小川尭洋
2016年12月26日01時50分
「ブレーキを踏んだのに車が止まらなかった」――。アクセルペダルとの踏み間違いが原因とみられる事故が後を絶たない。なぜ、繰り返されるのか。
中部地方で2015年、複数の死傷者が出る暴走事故を起こしてしまった60代の男性は、その瞬間をはっきりと思い出せないという。
男性によると、仕事からの帰り道、右折すればあと10分で自宅に着くという交差点で減速しようとペダルに足をかけた。「おかしい。止まらない」。慌ててさらにペダルを踏みこむ。逆にエンジンはうなり、周りの景色はどんどん流れていった。「ガシャーン」。気づくと、別の車にぶつかって止まっていた。
後で警察から聞かされて分かったことだが、暴走した車は交差点をそのまま通過。数百メートル先の丁字路を曲がりきれず、正面の建物に突っ込んだ。男性は「あの時、踏んでいたペダルがアクセルだったと考えないと、つじつまが合わない」と今は思う。

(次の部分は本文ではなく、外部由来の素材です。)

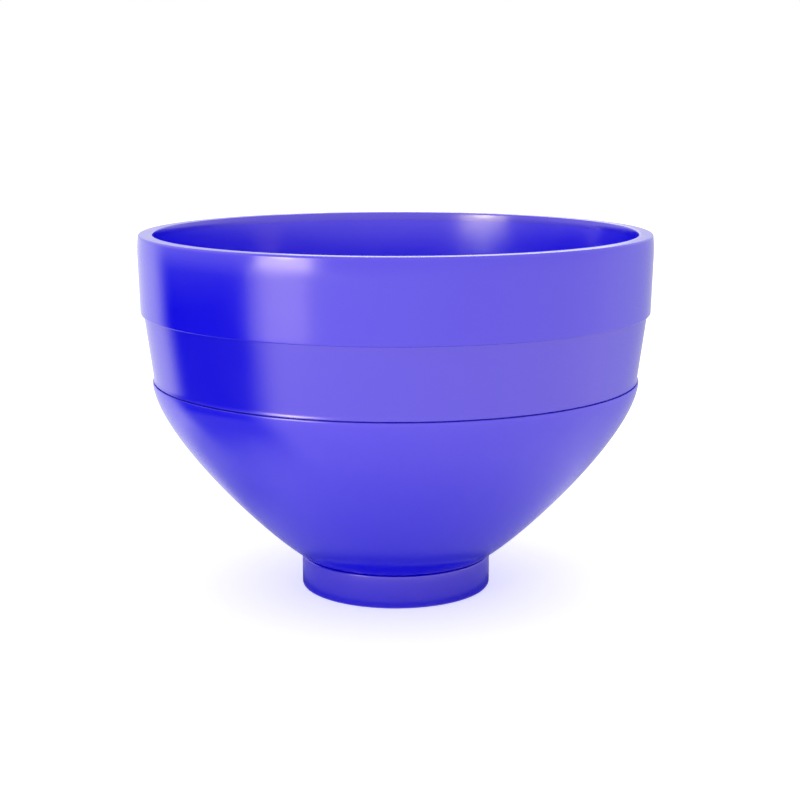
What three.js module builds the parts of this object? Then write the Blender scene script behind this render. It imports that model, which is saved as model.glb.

4年前、商業施設屋上の駐車場で柵を突き破り、車ごと転落した女性(69)は「足がこわばり、ペダルをうまく踏み替えられなかった」と振り返る。路面の段差を越えようとアクセルを強めに踏んだところ、車に勢いがつきすぎ、パニックに。とっさにブレーキを踏もうとしたが、「アクセルから足が離れなかった」。